## Begin Stored rows

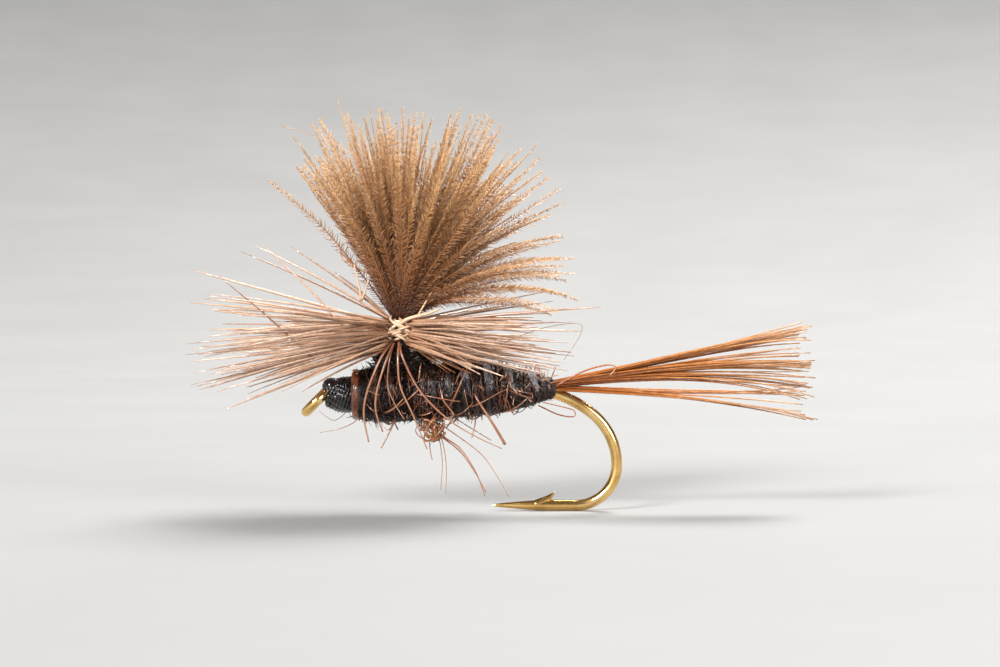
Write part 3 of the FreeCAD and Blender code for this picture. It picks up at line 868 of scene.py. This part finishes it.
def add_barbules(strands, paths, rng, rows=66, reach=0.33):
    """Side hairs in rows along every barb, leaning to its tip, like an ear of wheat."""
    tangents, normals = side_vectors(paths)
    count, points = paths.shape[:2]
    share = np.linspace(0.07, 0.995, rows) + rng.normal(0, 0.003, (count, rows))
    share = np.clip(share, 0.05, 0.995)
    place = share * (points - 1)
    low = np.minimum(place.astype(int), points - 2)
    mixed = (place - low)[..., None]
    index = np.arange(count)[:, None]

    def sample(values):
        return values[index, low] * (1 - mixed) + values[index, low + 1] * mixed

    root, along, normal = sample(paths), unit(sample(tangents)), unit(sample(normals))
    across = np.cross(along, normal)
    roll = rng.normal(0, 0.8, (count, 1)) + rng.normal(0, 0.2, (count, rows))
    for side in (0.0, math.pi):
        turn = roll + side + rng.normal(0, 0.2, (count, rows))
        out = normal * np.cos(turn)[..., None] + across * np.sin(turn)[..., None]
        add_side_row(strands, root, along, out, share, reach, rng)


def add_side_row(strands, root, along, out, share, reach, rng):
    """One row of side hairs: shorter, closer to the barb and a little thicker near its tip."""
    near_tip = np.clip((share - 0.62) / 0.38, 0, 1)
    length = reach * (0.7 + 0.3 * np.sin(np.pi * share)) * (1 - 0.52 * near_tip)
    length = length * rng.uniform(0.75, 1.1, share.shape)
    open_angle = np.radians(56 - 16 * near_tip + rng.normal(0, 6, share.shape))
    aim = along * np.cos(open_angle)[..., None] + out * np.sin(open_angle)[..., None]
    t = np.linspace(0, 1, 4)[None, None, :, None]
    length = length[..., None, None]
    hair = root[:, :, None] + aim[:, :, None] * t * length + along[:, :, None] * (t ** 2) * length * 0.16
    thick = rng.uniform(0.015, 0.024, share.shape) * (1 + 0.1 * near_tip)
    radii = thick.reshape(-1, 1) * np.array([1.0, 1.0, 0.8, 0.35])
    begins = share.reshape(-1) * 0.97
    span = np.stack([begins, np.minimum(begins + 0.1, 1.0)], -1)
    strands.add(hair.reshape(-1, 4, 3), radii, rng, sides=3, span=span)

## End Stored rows
## Begin Stored rows

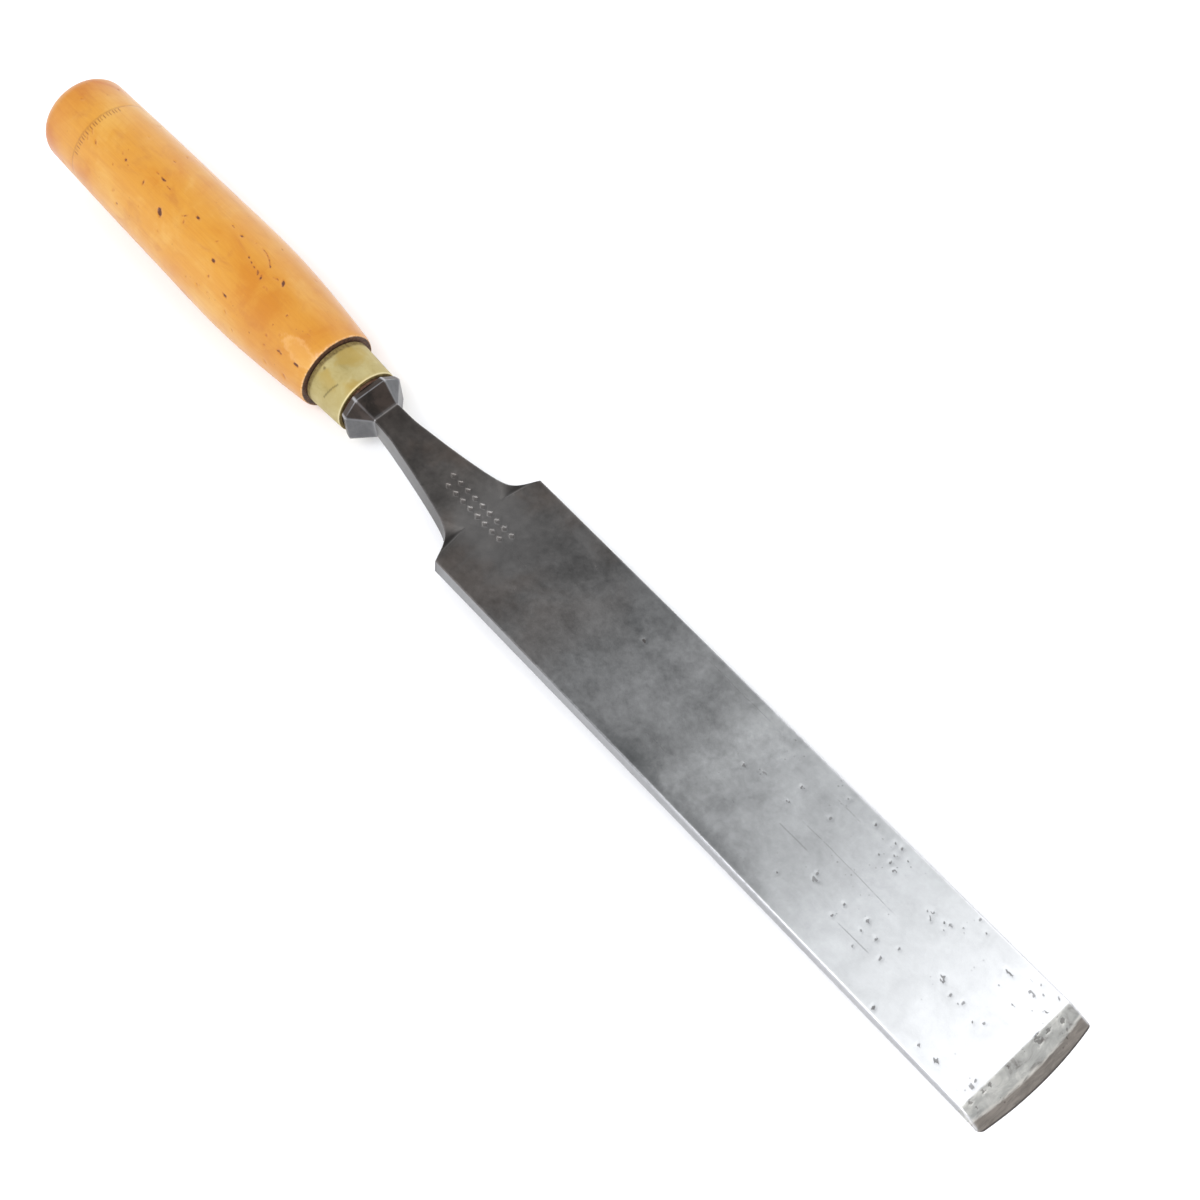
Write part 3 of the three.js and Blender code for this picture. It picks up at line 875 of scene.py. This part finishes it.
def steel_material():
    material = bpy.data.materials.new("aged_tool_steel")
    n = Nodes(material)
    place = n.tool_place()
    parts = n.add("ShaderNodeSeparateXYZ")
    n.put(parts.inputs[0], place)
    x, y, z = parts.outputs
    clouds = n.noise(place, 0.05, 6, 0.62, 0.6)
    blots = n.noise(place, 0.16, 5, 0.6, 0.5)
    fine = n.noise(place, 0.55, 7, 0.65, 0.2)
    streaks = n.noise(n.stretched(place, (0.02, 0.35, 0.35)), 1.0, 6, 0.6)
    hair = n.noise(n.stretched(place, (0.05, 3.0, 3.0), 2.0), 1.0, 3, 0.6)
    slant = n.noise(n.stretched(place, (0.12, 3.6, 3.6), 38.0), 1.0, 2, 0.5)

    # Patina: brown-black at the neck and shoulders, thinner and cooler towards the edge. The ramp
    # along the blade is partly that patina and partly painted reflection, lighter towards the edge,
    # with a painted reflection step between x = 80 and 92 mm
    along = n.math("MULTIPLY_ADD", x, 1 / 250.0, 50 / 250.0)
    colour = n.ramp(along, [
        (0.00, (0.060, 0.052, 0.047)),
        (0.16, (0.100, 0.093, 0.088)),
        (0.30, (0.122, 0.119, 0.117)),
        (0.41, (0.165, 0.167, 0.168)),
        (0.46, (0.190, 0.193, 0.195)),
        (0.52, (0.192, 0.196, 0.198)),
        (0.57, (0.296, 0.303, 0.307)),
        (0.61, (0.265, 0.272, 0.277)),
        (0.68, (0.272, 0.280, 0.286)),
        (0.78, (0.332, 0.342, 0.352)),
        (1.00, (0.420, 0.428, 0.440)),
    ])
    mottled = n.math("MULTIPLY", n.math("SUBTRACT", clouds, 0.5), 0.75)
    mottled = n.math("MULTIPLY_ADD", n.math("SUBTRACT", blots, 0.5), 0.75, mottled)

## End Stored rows

### Task prompt
From the records above, print exactly the lines that run from the line with "Write part 3 of the three.js" to the line with "0.5), 0.75, mottled)", inclusive.

### Task answer
Write part 3 of the three.js and Blender code for this picture. It picks up at line 875 of scene.py. This part finishes it.
def steel_material():
    material = bpy.data.materials.new("aged_tool_steel")
    n = Nodes(material)
    place = n.tool_place()
    parts = n.add("ShaderNodeSeparateXYZ")
    n.put(parts.inputs[0], place)
    x, y, z = parts.outputs
    clouds = n.noise(place, 0.05, 6, 0.62, 0.6)
    blots = n.noise(place, 0.16, 5, 0.6, 0.5)
    fine = n.noise(place, 0.55, 7, 0.65, 0.2)
    streaks = n.noise(n.stretched(place, (0.02, 0.35, 0.35)), 1.0, 6, 0.6)
    hair = n.noise(n.stretched(place, (0.05, 3.0, 3.0), 2.0), 1.0, 3, 0.6)
    slant = n.noise(n.stretched(place, (0.12, 3.6, 3.6), 38.0), 1.0, 2, 0.5)

    # Patina: brown-black at the neck and shoulders, thinner and cooler towards the edge. The ramp
    # along the blade is partly that patina and partly painted reflection, lighter towards the edge,
    # with a painted reflection step between x = 80 and 92 mm
    along = n.math("MULTIPLY_ADD", x, 1 / 250.0, 50 / 250.0)
    colour = n.ramp(along, [
        (0.00, (0.060, 0.052, 0.047)),
        (0.16, (0.100, 0.093, 0.088)),
        (0.30, (0.122, 0.119, 0.117)),
        (0.41, (0.165, 0.167, 0.168)),
        (0.46, (0.190, 0.193, 0.195)),
        (0.52, (0.192, 0.196, 0.198)),
        (0.57, (0.296, 0.303, 0.307)),
        (0.61, (0.265, 0.272, 0.277)),
        (0.68, (0.272, 0.280, 0.286)),
        (0.78, (0.332, 0.342, 0.352)),
        (1.00, (0.420, 0.428, 0.440)),
    ])
    mottled = n.math("MULTIPLY", n.math("SUBTRACT", clouds, 0.5), 0.75)
    mottled = n.math("MULTIPLY_ADD", n.math("SUBTRACT", blots, 0.5), 0.75, mottled)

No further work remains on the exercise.